For purposes of this opinion, we have assumed, and express no opinion as to, the authenticity of original documents and the genuineness of all signatures, the conformity to the originals of all documents submitted to us as copies, the truth, accuracy and completeness of the information, representations and warranties contained in the instruments, documents, certificates and records we have reviewed, the legal capacity of all natural persons or entities (except for the Corporation), the absence of any undisclosed termination, modification, waiver or amendment to any document reviewed by us, the absence of any other extrinsic agreements or documents that might change or affect the interpretation or terms of documents we have reviewed, and the due authorization, execution and delivery of all such documents where due authorization, execution and delivery are prerequisites to the effectiveness thereof. As to any facts material to the opinions expressed herein that were not independently established or verified, we have relied upon oral or written statements and representations of officers and other representatives of the Corporation.

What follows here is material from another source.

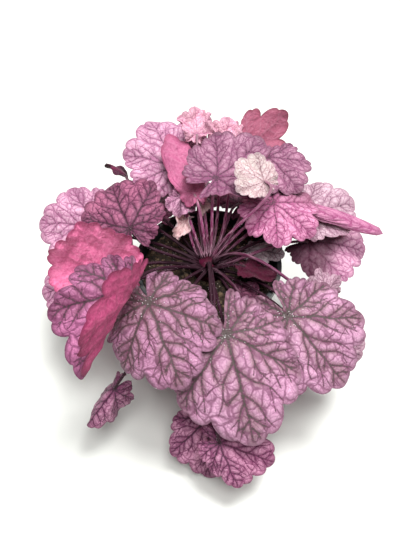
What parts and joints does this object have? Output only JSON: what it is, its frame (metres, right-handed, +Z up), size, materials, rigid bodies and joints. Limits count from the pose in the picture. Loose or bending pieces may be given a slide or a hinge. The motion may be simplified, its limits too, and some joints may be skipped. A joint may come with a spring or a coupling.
{
  "type": "heuchera plant",
  "caption": "Potted heuchera with broad lobed pink leaves, dark veins and magenta undersides, spreading from one crown over a round black nursery pot.",
  "frame": {"origin": "centre of the pot's flat underside", "axes": "+Z up through the crown; -Y is the side where the stalks show and the longest leaves hang; +X is to the right seen from there"},
  "size_m": [0.3119, 0.3111, 0.1998],
  "materials": {
    "pot": "black moulded plastic, faint sheen",
    "soil": "damp peat and bark potting mix, rough",
    "crown": "dark magenta root crown, rough",
    "leaf_front_middle": "pink blade with dark branching veins, satin",
    "leaf_front_left": "pink blade with dark branching veins, satin",
    "leaf_front_right": "pink blade with dark branching veins, satin",
    "leaf_front_under": "dark purple blade, satin",
    "leaf_right_under": "pale pink blade with dark veins, satin",
    "leaf_skirt_middle": "greyish pink blade with dark veins, satin",
    "leaf_skirt_right": "greyish pink blade with dark veins, satin",
    "leaf_skirt_left": "greyish pink blade with dark veins, satin",
    "leaf_left_folded": "magenta underside with raised veins, satin",
    "leaf_left_upturned": "magenta underside with raised veins, satin",
    "leaf_left_low": "pale pink blade with dark veins, satin",
    "leaf_left_outer": "pink blade with dark branching veins, satin",
    "leaf_left_back": "greyish pink blade with dark veins, satin",
    "leaf_left_curled": "dark purple blade, satin",
    "leaf_back_left": "pink blade with dark branching veins, satin",
    "leaf_back_left_upturned": "magenta underside with raised veins, satin",
    "leaf_young_back_left": "pale pink blade with dark veins, satin",
    "leaf_young_back_right": "pale pink blade with dark veins, satin",
    "leaf_back_right_upturned": "magenta underside with raised veins, satin",
    "leaf_back_middle": "greyish pink blade with dark veins, satin",
    "leaf_pale_curled": "pale pink blade with dark veins, satin",
    "leaf_back_right": "pink blade with dark branching veins, satin",
    "leaf_back_low_left": "greyish pink blade with dark veins, satin",
    "leaf_back_low": "greyish pink blade with dark veins, satin",
    "leaf_back_low_right": "greyish pink blade with dark veins, satin",
    "leaf_right_folded": "pink blade with dark branching veins, satin",
    "leaf_right_closed": "pale pink blade with dark veins, satin",
    "leaf_right_back": "greyish pink blade with dark veins, satin",
    "leaf_right_outer": "pink blade with dark branching veins, satin",
    "leaf_hairy_small": "greyish pink blade with dark veins, satin",
    "leaf_inner_dark": "dark purple blade, satin",
    "leaf_inner_grey": "greyish pink blade with dark veins, satin",
    "leaf_young_purple": "pink blade with dark branching veins, satin",
    "leaf_bud_left": "pale pink blade with dark veins, satin",
    "leaf_bud_right": "pale pink blade with dark veins, satin",
    "leaf_right_crumpled": "pink blade with dark branching veins, satin"
  },
  "bodies": {
    "root": {"pot": "pot", "soil": "soil", "crown": "crown", "leaf_front_middle": "leaf_front_middle", "leaf_front_left": "leaf_front_left", "leaf_front_right": "leaf_front_right", "leaf_front_under": "leaf_front_under", "leaf_right_under": "leaf_right_under", "leaf_skirt_middle": "leaf_skirt_middle", "leaf_skirt_right": "leaf_skirt_right", "leaf_skirt_left": "leaf_skirt_left", "leaf_left_folded": "leaf_left_folded", "leaf_left_upturned": "leaf_left_upturned", "leaf_left_low": "leaf_left_low", "leaf_left_outer": "leaf_left_outer", "leaf_left_back": "leaf_left_back", "leaf_left_curled": "leaf_left_curled", "leaf_back_left": "leaf_back_left", "leaf_back_left_upturned": "leaf_back_left_upturned", "leaf_young_back_left": "leaf_young_back_left", "leaf_young_back_right": "leaf_young_back_right", "leaf_back_right_upturned": "leaf_back_right_upturned", "leaf_back_middle": "leaf_back_middle", "leaf_pale_curled": "leaf_pale_curled", "leaf_back_right": "leaf_back_right", "leaf_back_low_left": "leaf_back_low_left", "leaf_back_low": "leaf_back_low", "leaf_back_low_right": "leaf_back_low_right", "leaf_right_folded": "leaf_right_folded", "leaf_right_closed": "leaf_right_closed", "leaf_right_back": "leaf_right_back", "leaf_right_outer": "leaf_right_outer", "leaf_hairy_small": "leaf_hairy_small", "leaf_inner_dark": "leaf_inner_dark", "leaf_inner_grey": "leaf_inner_grey", "leaf_young_purple": "leaf_young_purple", "leaf_bud_left": "leaf_bud_left", "leaf_bud_right": "leaf_bud_right", "leaf_right_crumpled": "leaf_right_crumpled"}
  },
  "joints": []
}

Based upon and subject to the foregoing, and the further limitations set forth below, we are of the opinion that the Securities have been duly and validly authorized for issuance and, when issued and delivered by the Corporation upon valid conversion of the Convertible Notes or exercise of the Warrants, as applicable, in accordance with and in the manner described in the Registration Statement, the Warrants, the Equity Purchase Agreement, and the Convertible Notes, as applicable, the Securities will be validly issued, fully paid and nonassessable.
 
Our opinion expressed above is subject to the qualifications that we express no opinion as to the applicability of, compliance with, or effect of any laws except the Delaware General Corporation Law (“DGCL”).
 
We do not find it necessary for the purposes of this opinion, and accordingly we do not purport to cover herein, the application of the securities or “Blue Sky” laws of the various states to the issuance of the Securities.
 
This opinion is limited to the specific issues addressed herein, and no opinion may be inferred or implied beyond that expressly stated herein. Our opinion expressed above is made as of the date hereof and is subject to, and may be limited by, future changes in the factual matters set forth herein, and we undertake no duty to advise you of the same. The opinion set forth herein is based upon the law in effect (and published or otherwise generally available) on the date hereof, and we assume no obligation to revise or supplement this opinion should such law be changed by legislative action, judicial decision or otherwise. In rendering our opinion, we have not considered, and hereby disclaim any opinion as to, the application or impact of any laws, cases, decisions, rules or regulations of any other jurisdiction, court or administrative agency.
 
This opinion is furnished to you in connection with the filing of the Registration Statement in accordance with the requirements of Item 601(b)(5) of Regulation S-K under the Securities Act.
 
We hereby consent to the filing of this opinion as Exhibit 5.1 to the Registration Statement. We also consent to the reference to our firm under the heading “Legal Matters” in the Registration Statement. In giving such consent, we do not believe that we are “experts” within the meaning of such term as used in the Securities Act or the rules and regulations of the Commission issued thereunder with respect to any part of the Registration Statement, including this opinion as an Exhibit.